Deer horn knives (鹿角刀 (Lùjiǎodāo)), also known as crescent moon knives or duck blades (鴛鴦鉞 (Yuānyāngyuè)), are specialised Chinese bladed weapons consisting of two steel crescents crossing. They are used in Chinese martial arts. This crossing produces four curved, clawlike points, one of which is extended as the "main" blade. The practitioner grips the wrapped middle of the lengthened crescent with the other acting as a hand guard. They are relatively short weapons that are easily concealable in traditional Chinese clothing, and are usually trained in pairs, one for each hand.

Deer horn knives are especially associated with the soft style Chinese martial art Baguazhang, which is known for its diverse weaponry. They are mainly used in trapping an opponent's weapon in aid of tying up or breaking the opponent's weapon, disarming the opponent and other close combat applications.

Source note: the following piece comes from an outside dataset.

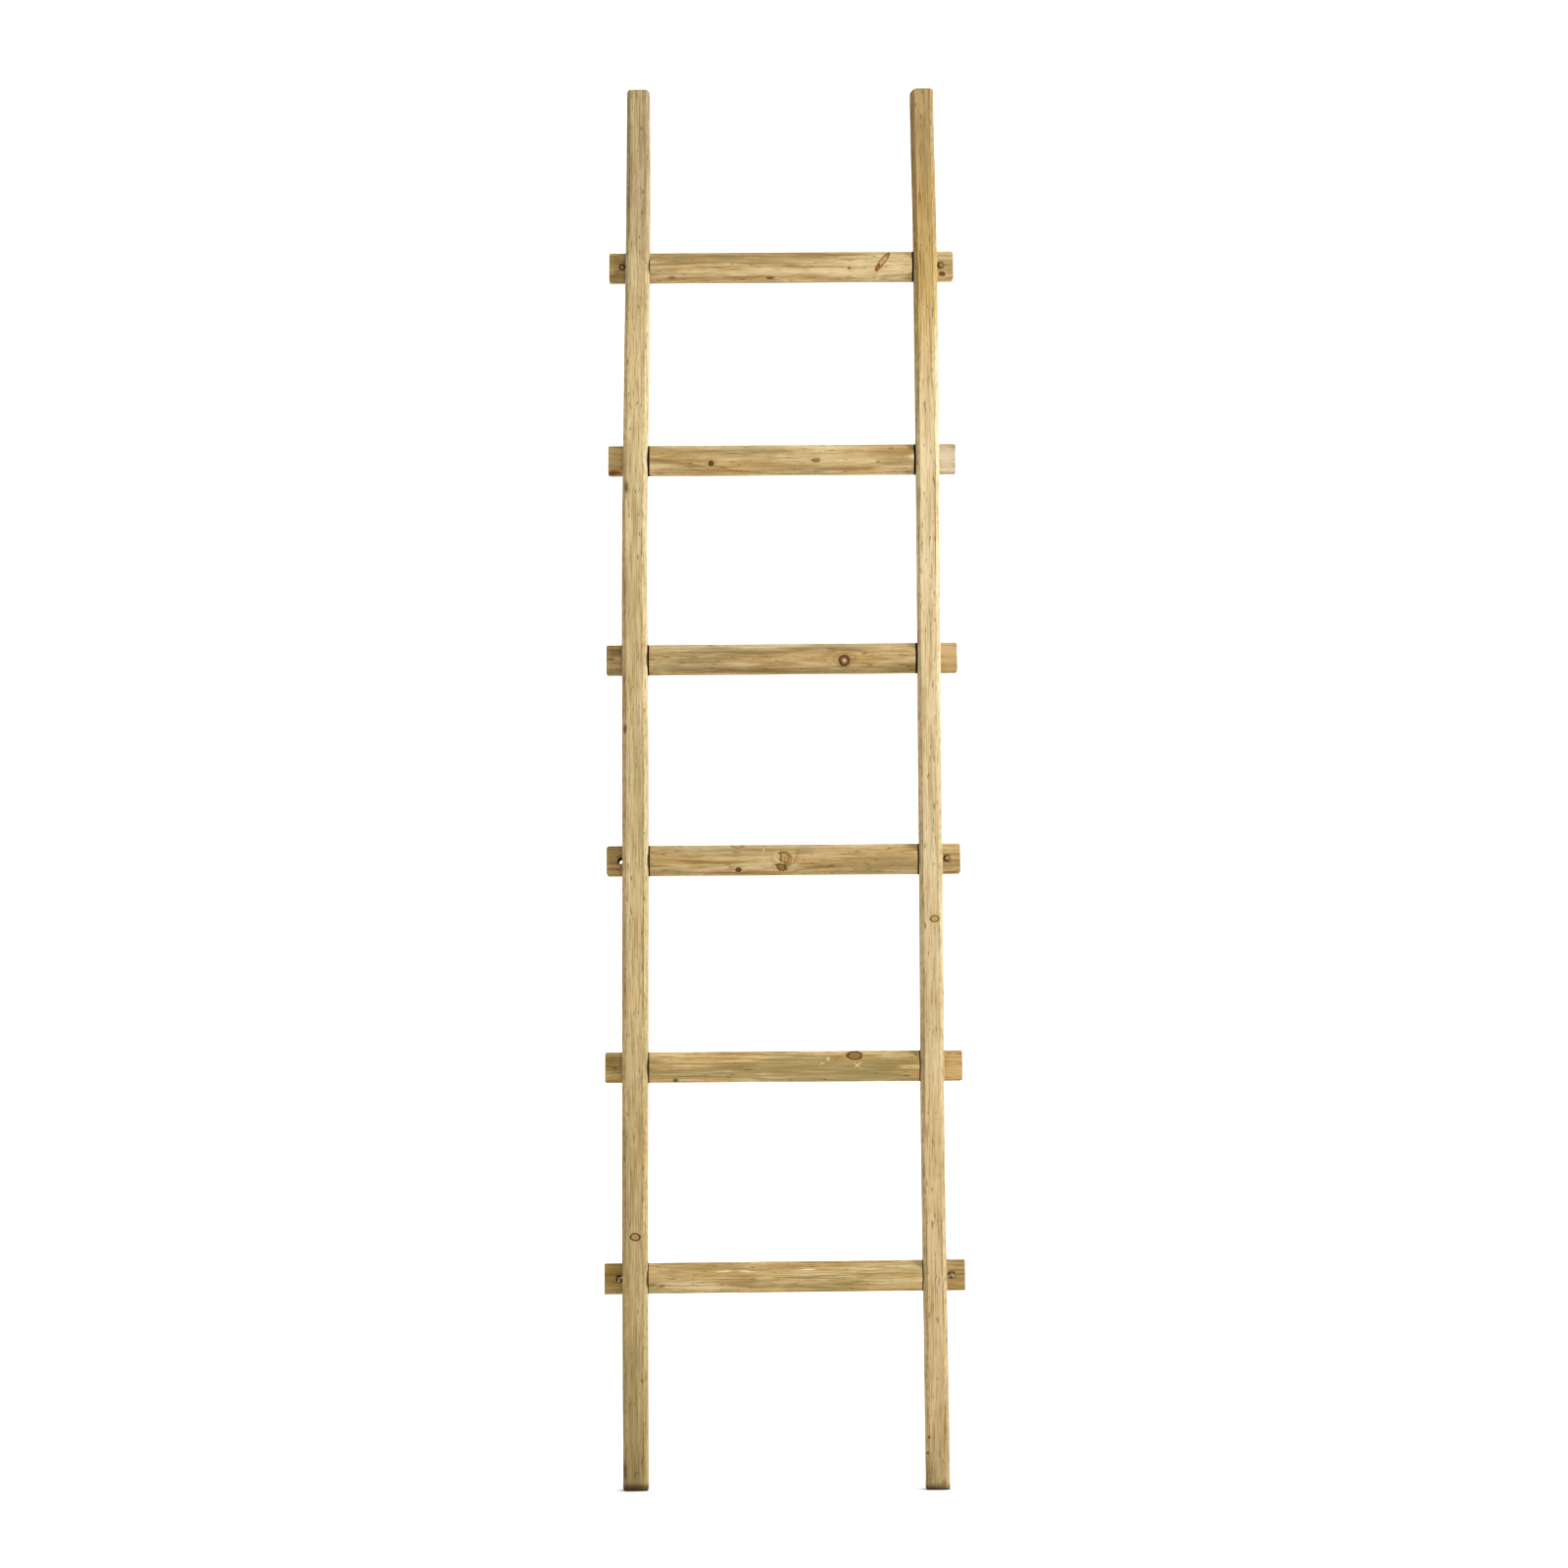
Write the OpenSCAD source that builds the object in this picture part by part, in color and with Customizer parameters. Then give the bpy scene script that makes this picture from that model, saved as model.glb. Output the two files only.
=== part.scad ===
// Wooden ladder: two stiles, six rungs tenoned right through them, and
// round pegs that lock the outermost and middle tenons.
// It is modelled standing upright. X runs along the rungs, -Y is the front,
// Z is up, and the origin is on the floor midway between the feet.

/* [Stiles] */
// Length of a stile from foot to top
stile_height = 1800; // [1700:10:2400]
// Width of a stile seen from the front
stile_width = 31; // [24:1:50]
// Depth of a stile from front to back
stile_depth = 28; // [28:1:45]
// Distance across the outer faces of both stiles
outer_width = 405; // [250:1:600]
// Radius of a stile's four long corners
stile_corner = 5; // [2:0.5:6]
// Radius of the edges around a stile's foot and top
stile_end_radius = 3; // [1:0.5:5]

/* [Rungs] */
// Length of a rung, from tenon end to tenon end
rung_length = 451; // [300:1:640]
// Height of a rung and of its tenons
rung_height = 38.5; // [30:1:50]
// Thickness of a rung at the middle of its crowned faces
rung_depth = 26; // [20:1:27]
// Height of the lowest rung's centre above the floor
lowest_rung = 262; // [150:1:320]
// Even distance from one rung's centre to the next
rung_pitch = 260; // [200:1:280]

/* [Tenons and pegs] */
// Thickness of a tenon, and of a rung along its top and bottom edges
tenon_depth = 14; // [10:1:16]
// Radius of a tenon's long edges
tenon_edge = 3; // [1:0.5:4]
// Radius of the four corners at a tenon's end
tenon_corner = 3; // [1:0.5:6]
// Diameter of the peg holes
hole_diameter = 7.5; // [6.5:0.5:9]
// Diameter of a peg
peg_diameter = 6; // [5:0.5:6]
// Length of a peg
peg_length = 15; // [15:1:30]

/* [Hidden] */

$fn = 96;

left = -1;
right = 1;
rung_count = 6;
// the mortises were marked out by hand: how far each rung sits off the
// even pitch, top rung first
rung_offset = [0, 3, 2, 3, 1, -1];
// which rungs have a hole through each tenon, top rung first
rung_is_pegged = [true, false, false, true, false, true];
// distance between the inner faces of the stiles
inner_width = outer_width - 2 * stile_width;
stile_centre_x = (outer_width - stile_width) / 2;
// the crown of a rung is an arc that rises this far over its half height
crown_rise = (rung_depth - tenon_depth) / 2;
crown_radius = (pow(rung_height / 2, 2) + pow(crown_rise, 2)) / (2 * crown_rise);
// holes and pegs both lie against the stile's outer face
hole_x = (outer_width + hole_diameter) / 2;
peg_x = (outer_width + peg_diameter) / 2;
peg_chamfer = 0.6;
// how far a cutting shape runs past what it cuts
over = 1;

pine = [0.80, 0.68, 0.45];
pine_dark = [0.72, 0.60, 0.40];
peg_wood = [0.62, 0.49, 0.38];

// height of a rung's centre; rung 1 is the top one
function rung_z(n) =
    lowest_rung + (rung_count - n) * rung_pitch + rung_offset[n - 1];

// rectangle centred on the origin with true arcs at its corners
module rounded_rectangle(width, height, radius) {
    square([width - 2 * radius, height], center = true);
    square([width, height - 2 * radius], center = true);
    for (x = [-1, 1], y = [-1, 1])
        translate([x * (width / 2 - radius), y * (height / 2 - radius)])
            circle(r = radius);
}

// extrusions of an outline along each axis, centred on the origin
module along_x(length) {
    rotate([90, 0, 90]) linear_extrude(height = length, center = true) children();
}
module along_y(length) {
    rotate([90, 0, 0]) linear_extrude(height = length, center = true) children();
}
module along_z(length) {
    linear_extrude(height = length, center = true) children();
}

// rectangular slots right through a stile, one for each rung's tenon
module mortises() {
    for (n = [1:rung_count])
        translate([0, 0, rung_z(n)])
            cube([stile_width + 2 * over, tenon_depth, rung_height], center = true);
}

module stile() {
    difference() {
        translate([0, 0, stile_height / 2]) intersection() {
            along_z(stile_height)
                rounded_rectangle(stile_width, stile_depth, stile_corner);
            along_y(stile_depth)
                rounded_rectangle(stile_width, stile_height, stile_end_radius);
            along_x(stile_width)
                rounded_rectangle(stile_depth, stile_height, stile_end_radius);
        }
        mortises();
    }
}

// section of a rung between the stiles: crowned front and back
module rung_outline() {
    intersection() {
        for (side = [-1, 1])
            translate([side * (rung_depth / 2 - crown_radius), 0])
                circle(r = crown_radius, $fn = 240);
        rounded_rectangle(rung_depth, rung_height, tenon_edge);
    }
}

// the whole rung as one bar of tenon thickness, rounded at its ends
module tenon_bar() {
    intersection() {
        along_x(rung_length)
            rounded_rectangle(tenon_depth, rung_height, tenon_edge);
        along_y(tenon_depth)
            rounded_rectangle(rung_length, rung_height, tenon_corner);
    }
}

module rung(n) {
    translate([0, 0, rung_z(n)]) difference() {
        union() {
            along_x(inner_width) rung_outline();
            tenon_bar();
        }
        if (rung_is_pegged[n - 1])
            for (side = [left, right])
                translate([side * hole_x, 0, 0]) rotate([90, 0, 0])
                    cylinder(h = tenon_depth + 2 * over, d = hole_diameter, center = true);
    }
}

// round peg from front to back through a tenon, chamfered at both ends
module peg(n, side) {
    translate([side * peg_x, 0, rung_z(n)]) rotate([90, 0, 0])
        rotate_extrude()
            polygon([
                [0, -peg_length / 2],
                [peg_diameter / 2 - peg_chamfer, -peg_length / 2],
                [peg_diameter / 2, -peg_length / 2 + peg_chamfer],
                [peg_diameter / 2, peg_length / 2 - peg_chamfer],
                [peg_diameter / 2 - peg_chamfer, peg_length / 2],
                [0, peg_length / 2]
            ]);
}

module left_stile() { color(pine) translate([left * stile_centre_x, 0, 0]) stile(); }
module right_stile() { color(pine) translate([right * stile_centre_x, 0, 0]) stile(); }
module rung_1() { color(pine) rung(1); }
module rung_2() { color(pine) rung(2); }
module rung_3() { color(pine_dark) rung(3); }
module rung_4() { color(pine_dark) rung(4); }
module rung_5() { color(pine_dark) rung(5); }
module rung_6() { color(pine) rung(6); }
module peg_1_left() { color(peg_wood) peg(1, left); }
module peg_1_right() { color(peg_wood) peg(1, right); }
module peg_4_right() { color(peg_wood) peg(4, right); }
module peg_6_left() { color(peg_wood) peg(6, left); }
module peg_6_right() { color(peg_wood) peg(6, right); }

left_stile();
right_stile();
rung_1();
rung_2();
rung_3();
rung_4();
rung_5();
rung_6();
peg_1_left();
peg_1_right();
peg_4_right();
peg_6_left();
peg_6_right();
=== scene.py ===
import math

import bpy
import numpy as np
from mathutils import Matrix, Vector


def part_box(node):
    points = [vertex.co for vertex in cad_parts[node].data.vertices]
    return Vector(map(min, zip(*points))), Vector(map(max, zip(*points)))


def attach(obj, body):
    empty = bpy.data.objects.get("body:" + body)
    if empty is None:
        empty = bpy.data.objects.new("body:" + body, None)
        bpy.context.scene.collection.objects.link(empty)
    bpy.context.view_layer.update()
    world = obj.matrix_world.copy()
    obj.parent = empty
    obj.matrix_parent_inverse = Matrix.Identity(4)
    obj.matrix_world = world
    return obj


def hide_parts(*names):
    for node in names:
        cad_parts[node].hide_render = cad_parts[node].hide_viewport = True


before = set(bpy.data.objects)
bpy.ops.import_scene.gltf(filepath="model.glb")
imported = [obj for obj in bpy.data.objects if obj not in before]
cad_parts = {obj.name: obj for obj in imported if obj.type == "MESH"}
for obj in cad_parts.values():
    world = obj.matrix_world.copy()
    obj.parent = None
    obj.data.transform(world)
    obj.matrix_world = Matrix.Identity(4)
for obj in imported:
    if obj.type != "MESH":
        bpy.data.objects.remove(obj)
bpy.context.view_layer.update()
mm = 0.001

cameraLook = {
    "lens": 77.2,           # millimetres
    "sensor": 36,           # its width in millimetres
    "pitch": 8.0,           # degrees: it stands low and looks up along the ladder
    "turn": 0.18,           # degrees about the upright axis
    "roll": -0.267,         # degrees
    "distance": 4.287,      # metres
    "target": (0.0021, 0.0, 0.8827),
    "seesTo": 100,          # metres
}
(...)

Deer horn knives are normally used against longer weapons such as spears, swords, broadswords, or any weapon which uses a safe distance to attack from. One advantage of deer horn knives in comparison to a longer weapon is that seeing as the deer horn knives are direct appendages of the hands, they can be moved with great speed and precision, and along with their ease of concealment, can easily be used to catch their opponent off guard.

==Variations==
Some variations of deer horn knives include pairs with one crescent being longer than the other, the larger blade presumably being used as the "main" hand and the smaller blade as the "guard" hand.